As part of my ongoing initiative to always show up to internet arguments with receipts, I built a bespoke Rube Goldberg machine that can automatically download and archive tweets I like, turning them into Markdown files, complete with attached Twitter images and video downloaded.
Once I really get all the kinks worked out I promise I’ll write about it in full, but needless to say, it’s a fun system. I’m also in the habit of meticulously putting tags on the files for every liked tweet for easier lookup later, and it’s making me realize that I like a ton of tweets (over 500 tweets just this month alone, and the month is barely half over!).
Recently, I started getting the suspicion that some of my favorited tweets weren’t ending up in the archive at all. Eventually I caught my system in the act. I found a tweet from Andrew Cuomo that was hitting differently more recently (this one, if you’re wondering). I liked the tweet (well, I didn’t like it, but you know what I mean). But a Markdown file of the tweet never showed up.
As I mentioned, this whole system is a Rube Goldberg machine. A liked tweet starts its journey with an IFTTT recipe. That recipe is set up so that when I like a tweet, IFTTT takes that tweet’s URL and appends it to a text file in my Dropbox. I have a Hazel script that watches for changes to that file which will then pass the file into a Rake task that grabs the tweet URLs in that file, imports them, then deletes the file and marks the URLs as processed.
I checked my IFTTT logs, and there’s no sign of the recipe having fired for this particular tweet.
I contacted support, and they were baffled themselves, because they could like that tweet and there were no problems for them.
I noticed the age of this particular tweet, and started testing this out with other older tweets. None of them worked, but relatively new tweets were fine.
I asked IFTTT support if they had logs of any webhooks or other events coming in from Twitter. They responded that they aren’t doing anything event-based, but rather they are just polling Twitter.
And that was my “aha” moment.
You see, I have more Twitter likes than your average bear. I’ve been liking tweets for over a decade now, and I have accumulated tens of thousands of them.

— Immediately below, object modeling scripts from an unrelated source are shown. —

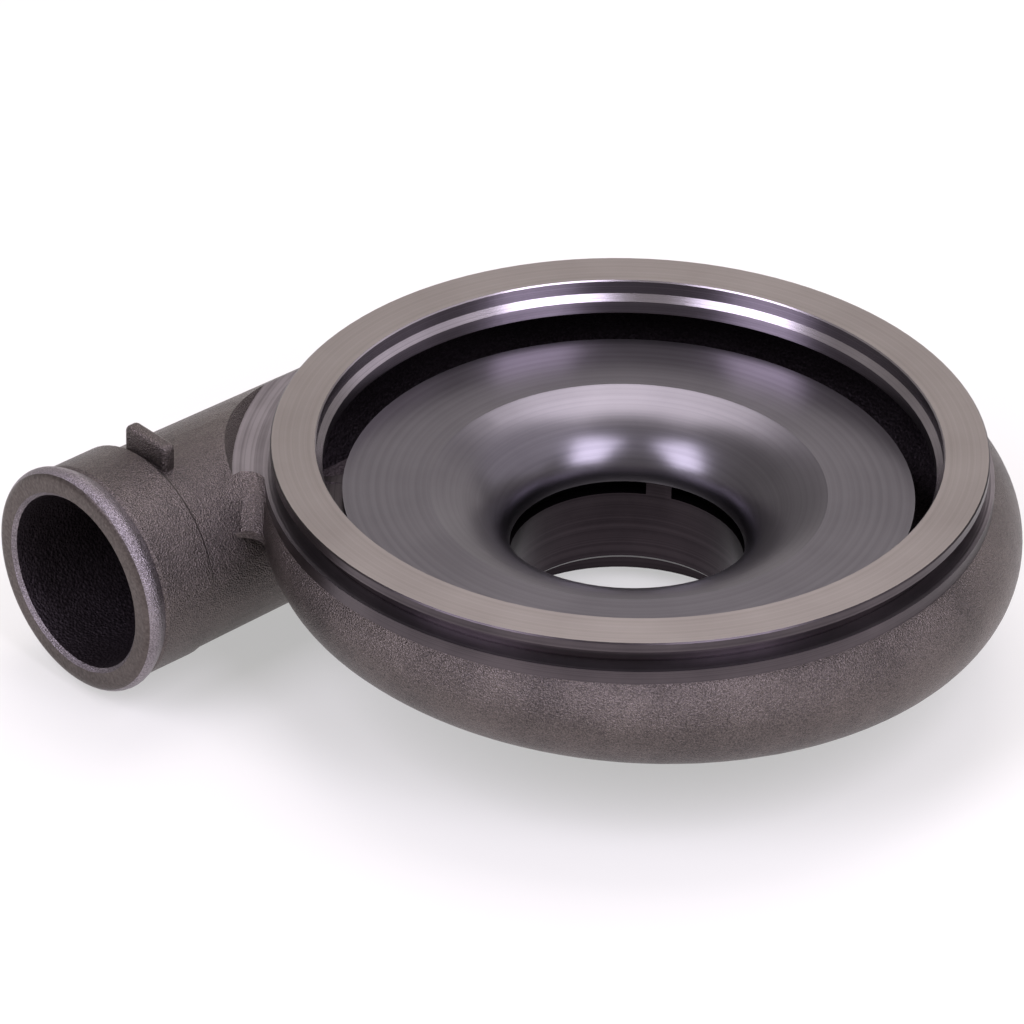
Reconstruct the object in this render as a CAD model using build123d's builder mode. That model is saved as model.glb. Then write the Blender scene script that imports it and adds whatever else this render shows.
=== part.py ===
from build123d import *
import os
from math import acos, cos, degrees, radians, sin, sqrt, tan

# Compressor housing of a large turbocharger: one aluminium casting, turned
# on the side that joins the bearing housing. Millimetres, +Z up the rotor
# axis, origin on that axis in the plane of the turned joint face.

# Joint face and register
pilot_radius = 94.2      # register that centres the backplate
rim_width = 13.8         # flat joint face outside the register
pilot_depth = 4.6
pilot_chamfer = 1.9      # step from the register down to the cover wall
cover_depth = 10.5       # joint face to where the diffuser slot opens
edge_break = 0.4         # turned edges

# Clamp band groove and the turned neck under it
rim_thickness = 3.0
groove_depth = 4.0
groove_taper = 2.1       # slope under the rim that the clamp pulls on
groove_height = 5.6      # rim to shoulder
shoulder_step = 1.8      # shoulder stands outside the rim
neck_height = 4.1
neck_root = 1.5          # the neck runs this far down into the scroll
clamp_room = 9.5         # turned floor beside the shoulder
clamp_flare = 4.4        # sloping wall at the outside of that floor
clamp_rise = 7.0         # height over which it flares

# Diffuser and wheel contour
slot_height = 5.9
disc_gap = 6.1           # disc stops this far inside the cover wall
disc_lip = 3.5           # thickness of the disc edge over the passage
slot_reach = 6.0         # slot runs this far outside the cover wall
contour_radius = 60.0    # where the flat disc turns into the wheel contour
contour_height = 19.8
contour_reach = 37.8     # half width of the ellipse the contour lies on
throat_radius = 35.6

# Ported shroud and inlet
port_slot = 4.3          # ring gap between contour and inducer ring
ring_wall = 3.6
ring_length = 24.3
ring_chamfer = 1.5
port_gap = 5.3           # annular passage outside the ring
rib_count = 3
rib_width = 8.0
rib_length = 21.0
rib_angle = 74.0
rib_root = 1.0           # ribs reach this far into the wall
inlet_wall = 6.3
inlet_lead = 9.1         # inlet bore below the ring
inlet_step = 0.8         # that bore is turned wider than the port
inlet_bead = 2.4
bead_length = 7.0
inlet_chamfer = 1.0
shroud_wall = 7.0        # metal under the disc
shroud_waist = 3.0       # inlet pipe starts to flare this far below the throat
shroud_margin = 2.0      # metal outside the contour and the disc edge

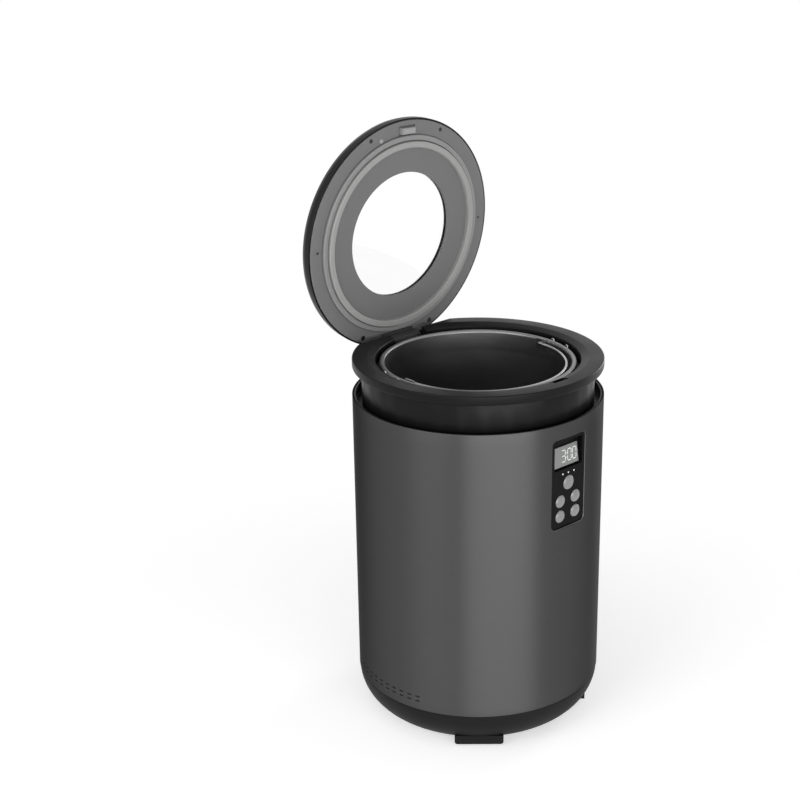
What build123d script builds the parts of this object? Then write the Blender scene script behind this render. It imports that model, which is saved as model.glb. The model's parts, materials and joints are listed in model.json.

When IFTTT polls Twitter, they’re just sending a request to Twitter saying “Twitter, give me Aaron’s likes.” Twitter, in their infinite wisdom designing this particular API, will give IFTTT back those liked tweets in reverse chronological order. But the tweets aren’t sorted by when I liked them; they’re sorted by the tweets’ own timestamps. In other words, if I have thousands of liked tweets and I like a tweet from five years ago and I ask Twitter for my most recent likes, Twitter will give me the most recently tweeted tweets that I liked, leaving the older tweet buried in the list.
IFTTT probably never anticipated people liking as many tweets as I do, and I’m sure they never ran into this issue when they were testing this feature. For a normal user who hasn’t liked a ton of tweets, the trigger works correctly; aka it will always fire when the user likes a tweet, because the number of liked tweets is reasonable and Twitter can send the whole list back. But when they poll my list of Twitter likes, they’re just getting the ones for the most recent tweets (probably the last 100 or so). So if I like a tweet from five years ago, even though I just liked it, IFTTT’s polling will never see it because they’re not paging through the hundreds of pages of my favorites every time they poll Twitter.
In other words, for me, this trigger is incapable of doing what it says it does, and I don’t think there’s an easy way for IFTTT to fix it because I don’t think Twitter actually offers an API that will notify IFTTT on newly liked tweets as they come in; it’s just a polling system.
However, not all hope is lost!
My little bespoke Ruby script doesn’t care whether I liked a tweet or not, it just takes a tweet’s URL and it dutifully downloads it. So, I built two simple solutions for myself:
For iOS, I made a Shortcuts app shortcut that is accessible from the iOS share sheet. When I pass it a URL, it will write a file to the same Dropbox folder as my IFTTT action and the file will contain the URL of the tweet. My Hazel script takes it from there.
For my Mac, I don’t have the Shortcuts app yet, but never fear; I built a simple Alfred workflow that runs a Ruby script that does the same thing.
The iOS shortcut required no code but interestingly enough it was more cumbersome to put together and required more trial and error; the Ruby script was kind of a one-and-done situation. Of course, I write Ruby for my day job, so it damn well better be easy for me to do that.
That’s all well and good from here on out, but what about all those previous old tweets I liked that are missing? Well, not to worry; one of these days I’ll download another archive of my Twitter account and run through a script to re-import what’s missing.
IFTTT’s trigger behavior here is an example of what we call a leaky abstraction. I shouldn’t care about how it’s built; if it worked perfectly I would have been able to count on it to always do what it says: fire when I like a new tweet. But because of how it was built, it doesn’t do that, and when I saw this bad behavior, the reality leaked through.